● Task statement: Output every line of the data exactly as it appears.
[start of Supplied material]
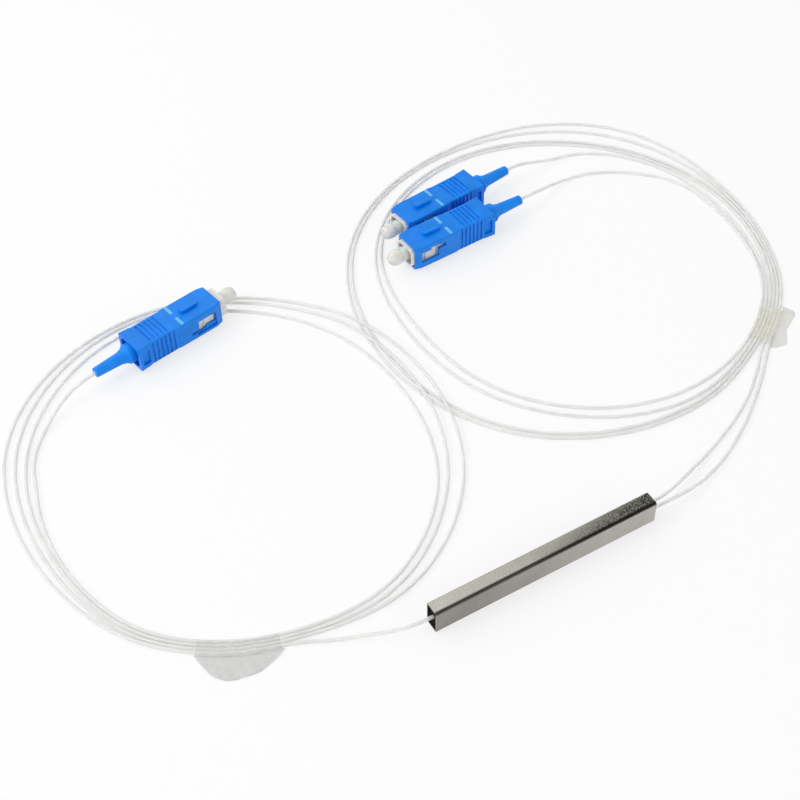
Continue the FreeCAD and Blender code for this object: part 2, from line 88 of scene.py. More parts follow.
# ---- cords: the lead's and the tail's points in mm; the coil's reaches, one row to a turn in the order that
# the cord is wound; the eighths that are wound, and the first pass's reach at the tie
CORDS = {
    "output_cord_a": {
        "plug": "output_a", "exit": (TUBE_HALF, OUTPUT_OFFSET), "length": 0.90, "coil": OUTPUT_COIL,
        "stands_for": ("output_lead_a", "output_tail_a", "output_coil"),
        "lead": [(CORD_SEAT, 0.75, TUBE_AXIS), (34.2, 0.75, TUBE_AXIS), (43.2, 3.9, 1.8), (52.8, 7.4, 0.6),
                 (62.1, 11.0, LIE), (69.9, 14.8, LIE), (76.4, 19.0, LIE), (82.8, 24.2, LIE)],
        "reaches": [61.6, 58.5, 57.6, 60.2, 58.3, 57.9, 57.4, 60.9,
                    59.4, 56.6, 55.1, 53.8, 53.8, 50.8, 45.6, 50.3,
                    54.6, 54.4, 51.0, 51.0],
        "wound": (0.62, 18.10), "at_tie": 58.78,
        "tail": [(110.8, 91.6, LIE), (107.6, 97.6, LIE), (102.6, 102.8, LIE), (96.4, 107.6, LIE),
                 (89.2, 110.8, LIE), (82.0, 111.4, 0.6), (75.0, 109.4, 2.7)],
    },
    "output_cord_b": {
        "plug": "output_b", "exit": (TUBE_HALF, -OUTPUT_OFFSET), "length": 0.93, "coil": OUTPUT_COIL,
        "stands_for": ("output_lead_b", "output_tail_b"),
        "lead": [(CORD_SEAT, -0.75, TUBE_AXIS), (34.2, -0.75, TUBE_AXIS), (44.5, 0.4, 1.4), (54.6, 3.6, LIE),
                 (63.6, 8.2, LIE), (71.4, 13.1, LIE), (79.4, 19.2, LIE), (85.8, 24.8, LIE)],
        "reaches": [63.6, 59.5, 58.7, 64.2, 59.7, 59.1, 59.1, 62.4,
                    60.6, 57.6, 56.4, 55.2, 55.2, 52.2, 48.6, 53.2,
                    57.8, 55.5, 52.7, 53.4],
        "wound": (0.68, 18.26), "at_tie": 59.75,
        "tail": [(110.9, 98.4, LIE), (107.4, 105.9, LIE), (102.6, 112.6, LIE), (96.8, 117.4, LIE),
                 (90.6, 120.4, LIE), (84.2, 121.0, 0.7), (78.0, 120.8, 2.7)],
    },
    "input_cord": {
        "plug": "input", "exit": (-TUBE_HALF, 0.0), "length": 1.19, "coil": INPUT_COIL,
        "stands_for": ("input_lead", "input_coil", "input_tail"),
        "lead": [(-CORD_SEAT, 0.0, TUBE_AXIS), (-33.8, 0.0, TUBE_AXIS), (-39.2, 2.2, 2.2), (-45.4, 5.6, 0.9),
                 (-51.0, 8.0, LIE)],
        "reaches": [58.2, 55.0, 53.8, 58.5, 59.6, 57.1, 54.9, 56.6,
                    57.2, 53.9, 51.4, 55.8, 58.2, 54.8, 51.4, 52.9,
                    55.8, 52.7, 49.6, 52.8, 55.6, 51.0, 47.3, 50.8,
                    53.8, 51.4, 48.4, 48.6],
        "wound": (0.26, 26.5), "at_tie": 55.1,
        "tail": [(-89.8, 89.0, LIE), (-86.4, 95.2, LIE), (-81.4, 100.6, 0.6), (-75.4, 104.8, 2.6)],
    },
}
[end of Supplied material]
● Full answer:
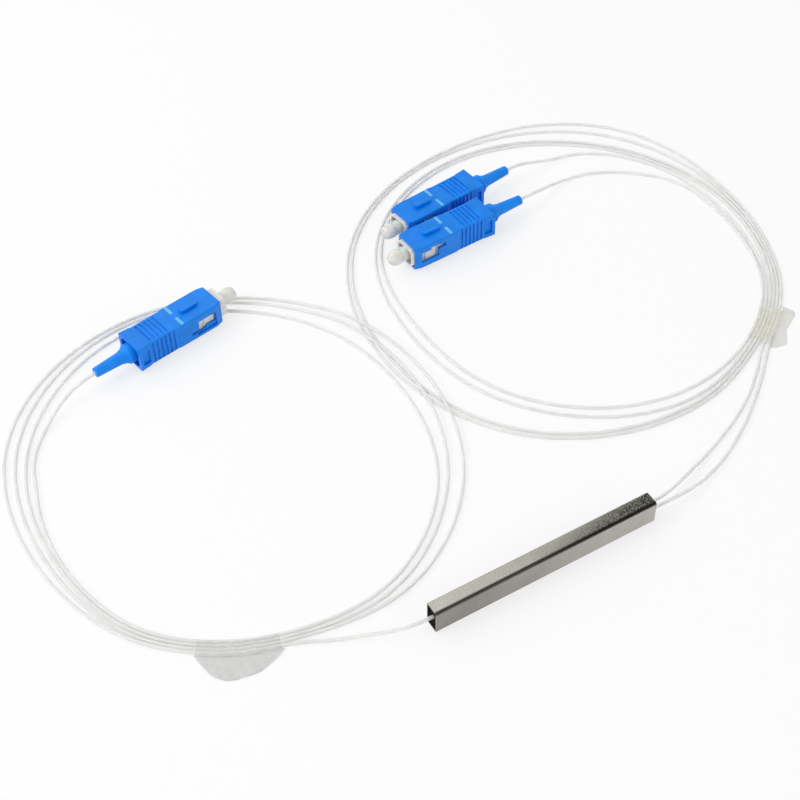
Continue the FreeCAD and Blender code for this object: part 2, from line 88 of scene.py. More parts follow.
# ---- cords: the lead's and the tail's points in mm; the coil's reaches, one row to a turn in the order that
# the cord is wound; the eighths that are wound, and the first pass's reach at the tie
CORDS = {
    "output_cord_a": {
        "plug": "output_a", "exit": (TUBE_HALF, OUTPUT_OFFSET), "length": 0.90, "coil": OUTPUT_COIL,
        "stands_for": ("output_lead_a", "output_tail_a", "output_coil"),
        "lead": [(CORD_SEAT, 0.75, TUBE_AXIS), (34.2, 0.75, TUBE_AXIS), (43.2, 3.9, 1.8), (52.8, 7.4, 0.6),
                 (62.1, 11.0, LIE), (69.9, 14.8, LIE), (76.4, 19.0, LIE), (82.8, 24.2, LIE)],
        "reaches": [61.6, 58.5, 57.6, 60.2, 58.3, 57.9, 57.4, 60.9,
                    59.4, 56.6, 55.1, 53.8, 53.8, 50.8, 45.6, 50.3,
                    54.6, 54.4, 51.0, 51.0],
        "wound": (0.62, 18.10), "at_tie": 58.78,
        "tail": [(110.8, 91.6, LIE), (107.6, 97.6, LIE), (102.6, 102.8, LIE), (96.4, 107.6, LIE),
                 (89.2, 110.8, LIE), (82.0, 111.4, 0.6), (75.0, 109.4, 2.7)],
    },
    "output_cord_b": {
        "plug": "output_b", "exit": (TUBE_HALF, -OUTPUT_OFFSET), "length": 0.93, "coil": OUTPUT_COIL,
        "stands_for": ("output_lead_b", "output_tail_b"),
        "lead": [(CORD_SEAT, -0.75, TUBE_AXIS), (34.2, -0.75, TUBE_AXIS), (44.5, 0.4, 1.4), (54.6, 3.6, LIE),
                 (63.6, 8.2, LIE), (71.4, 13.1, LIE), (79.4, 19.2, LIE), (85.8, 24.8, LIE)],
        "reaches": [63.6, 59.5, 58.7, 64.2, 59.7, 59.1, 59.1, 62.4,
                    60.6, 57.6, 56.4, 55.2, 55.2, 52.2, 48.6, 53.2,
                    57.8, 55.5, 52.7, 53.4],
        "wound": (0.68, 18.26), "at_tie": 59.75,
        "tail": [(110.9, 98.4, LIE), (107.4, 105.9, LIE), (102.6, 112.6, LIE), (96.8, 117.4, LIE),
                 (90.6, 120.4, LIE), (84.2, 121.0, 0.7), (78.0, 120.8, 2.7)],
    },
    "input_cord": {
        "plug": "input", "exit": (-TUBE_HALF, 0.0), "length": 1.19, "coil": INPUT_COIL,
        "stands_for": ("input_lead", "input_coil", "input_tail"),
        "lead": [(-CORD_SEAT, 0.0, TUBE_AXIS), (-33.8, 0.0, TUBE_AXIS), (-39.2, 2.2, 2.2), (-45.4, 5.6, 0.9),
                 (-51.0, 8.0, LIE)],
        "reaches": [58.2, 55.0, 53.8, 58.5, 59.6, 57.1, 54.9, 56.6,
                    57.2, 53.9, 51.4, 55.8, 58.2, 54.8, 51.4, 52.9,
                    55.8, 52.7, 49.6, 52.8, 55.6, 51.0, 47.3, 50.8,
                    53.8, 51.4, 48.4, 48.6],
        "wound": (0.26, 26.5), "at_tie": 55.1,
        "tail": [(-89.8, 89.0, LIE), (-86.4, 95.2, LIE), (-81.4, 100.6, 0.6), (-75.4, 104.8, 2.6)],
    },
}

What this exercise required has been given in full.